The ultimate in status differentiation is the slave relationship. The slave has no agency, while the slave-owner has full agency for two. Leaving aside the special case of contract slavery, the general point about enslavement is that it reduces human freedom to the point where only death can exceed it in terms of general freedom reduction.

The anti-slavery movement is one of the very, very few good causes which the sane majority in civilised countries almost unanimously supports. The mystery for most people is that we are told the worst slavers were the Europeans who transported slaves from Africa to America for three hundred years when in fact slavery in the Islamic world has lasted since the time of the Prophet, which was fourteen hundred years ago. Over the piece, many more people were enslaved by Arabs and Turks than by Europeans. So why have we heard so little about Islamic slaving?

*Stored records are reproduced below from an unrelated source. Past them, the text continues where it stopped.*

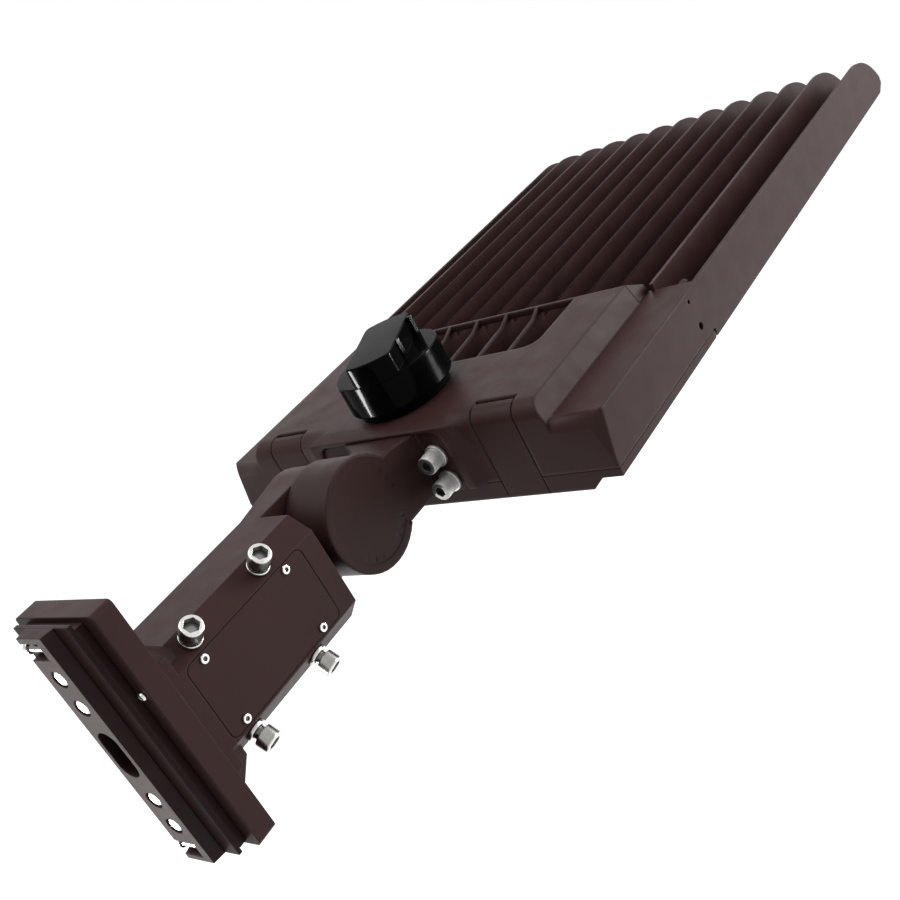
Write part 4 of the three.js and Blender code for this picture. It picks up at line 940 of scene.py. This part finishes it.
# narrow highlight strips, which show in gloss alone: two for the steel, shaded by the castings,
# and two for the cap, shaded only by itself
leftAim = ((-0.446, 0.638, -0.22), (0.265, 0.0, 0.047))
rightAim = ((0.96, -0.72, -0.22), (0.30, -0.037, 0.047))
steelStrips = {
    "strip_left": (*leftAim, (0.085, 0.36), 22.0),
    "strip_right": (*rightAim, (0.085, 0.36), 22.0),
}
capStrips = {
    "cap_strip_left": (*leftAim, (0.16, 0.36), 36.0),
    "cap_strip_right": (*rightAim, (0.13, 0.42), 56.0),
}


def areaLamp(name, place, target, size, power):
    data = bpy.data.lights.new(name, "AREA")
    data.shape = "RECTANGLE"
    data.size, data.size_y = size
    data.energy = power
    lamp = bpy.data.objects.new(name, data)
    lamp.location = place
    aim = Vector(target) - Vector(place)
    lamp.rotation_euler = aim.to_track_quat("-Z", "Y").to_euler()
    bpy.context.scene.collection.objects.link(lamp)
    return lamp


def gather(name, ending):
    group = bpy.data.collections.new(name)
    for piece in bpy.context.scene.collection.objects:
        if piece.name.endswith(ending):
            group.objects.link(piece)
    return group


def makeStrips(strips, receivers, blockers=None):
    for name, values in strips.items():
        lamp = areaLamp(name, *values)
        lamp.visible_camera = False
        lamp.visible_diffuse = False
        lamp.light_linking.receiver_collection = receivers
        lamp.light_linking.blocker_collection = blockers


makeWorld(stageLook)
makeFloor(stageLook)
for name, values in lamps.items():
    areaLamp(name, *values)
turned = gather("turned_pieces", "_turned")
moulded = gather("moulded_cap", "_moulded")
makeStrips(steelStrips, turned)
makeStrips(capStrips, moulded, moulded)


cameraLook = {
    "place": (-207.892, -528.975, 273.701),
    "right": (0.49461267, -0.74511609, -0.44739279),
    "down": (-0.57777036, 0.1026545, -0.80971814),
    "ahead": (0.6492609, 0.65898715, -0.37973177),
    "focalPixels": 1152.2274,
    "imagePixels": 900,
    "sensor": 36.0,
}


def makeCamera(look):
    data = bpy.data.cameras.new("camera")
    data.sensor_width = look["sensor"]
    data.lens = look["focalPixels"] * look["sensor"] / look["imagePixels"]
    data.clip_start, data.clip_end = 0.01, 100.0
    camera = bpy.data.objects.new("camera", data)
    right, down, ahead = (Vector(look[k]) for k in ("right", "down", "ahead"))
    turn = Matrix((right, -down, -ahead)).transposed().to_4x4()
    camera.matrix_world = Matrix.Translation(Vector(look["place"]) * mm) @ turn
    bpy.context.scene.collection.objects.link(camera)
    bpy.context.scene.camera = camera


makeCamera(cameraLook)
bpy.context.scene.view_settings.view_transform = "Standard"
print("stage, lamps and camera set")
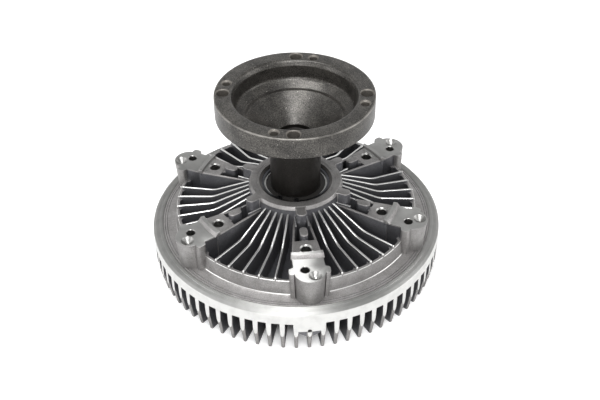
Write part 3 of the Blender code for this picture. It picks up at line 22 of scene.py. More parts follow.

I cannot answer that question, but I can point to an excellent book which tells the story: Captives and Companions: a History of Slavery and the Slave Trade in the Islamic World, by Justin Marozzi. Published in July this year, it could hardly be more up to date. The author is an experienced Islamologist and traveller in Arab lands. Marozzi’s base is the University of Buckingham where he is “Senior Research Fellow in Journalism and the Popular Understanding of History.” For myself, I never knew that there was any significant popular understanding of history—otherwise how could the slavery issue have become so distorted in the public mind?

I have to laugh every time I see a black person with an Arabic name.